The works in the 'Queen's Chain' series are largely an allegory to a process of coastal erosion - both metaphoric and literal. The materials selected show signs of erosion, having served as house cladding for decades; the timber shingles have mostly been salvaged from building sites prior to being dumped.
Their colour and surface evoke once common coastal New Zealand baches, which are being steadily superseded by large, often ostentatious homes, seemingly at odds with both their site and more traditional coastal building traditions. While this architectural shift is reflective of the changed value and status of New Zealand coastal land, this shift has often dramatically changed the appearance of and restricted access to areas traditionally reserved for use by all New Zealanders, whilst also pushing coastal land prices outside the range of most New Zealanders.
The vertical column format of these works may suggest a surveyor's theodalite staff, tidal depth or lane markers and in some a series of stacked landscapes.
These columns also represent an 'axis mundi' (world axis, center of the world) a ubiquitous symbol that crosses human cultures. The image expresses a point of connection between sky and earth where the four compass directions meet. The axis mundi image appears in every region of the world and takes many forms. It may have the form of a natural object (a mountain, a tree, a column of smoke) or a product of human manufacture (a staff, a pou whenua, a tower, a ladder, a totem, a lighthouse, a skyscraper) and appears in both religious and secular contexts.
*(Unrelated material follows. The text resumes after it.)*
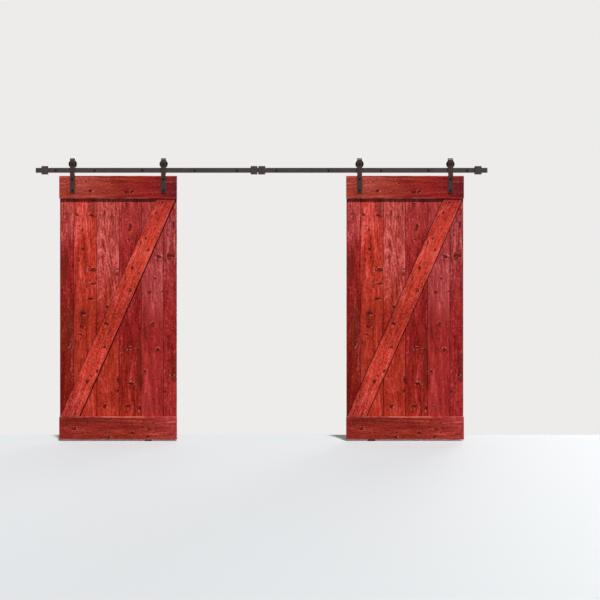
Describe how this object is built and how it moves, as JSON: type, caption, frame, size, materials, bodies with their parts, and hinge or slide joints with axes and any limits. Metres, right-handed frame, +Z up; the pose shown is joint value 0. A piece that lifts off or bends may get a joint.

The symbol originates in a natural and universal psychological perception: that the spot one occupies stands at the center of the world. From the center one may venture in any of the four cardinal directions. Representations of the axis mundi abound in the world. The symbol can operate in and represent any number of locales at once, personal or collective, where one stands in the present, ones home both physical and or spiritual.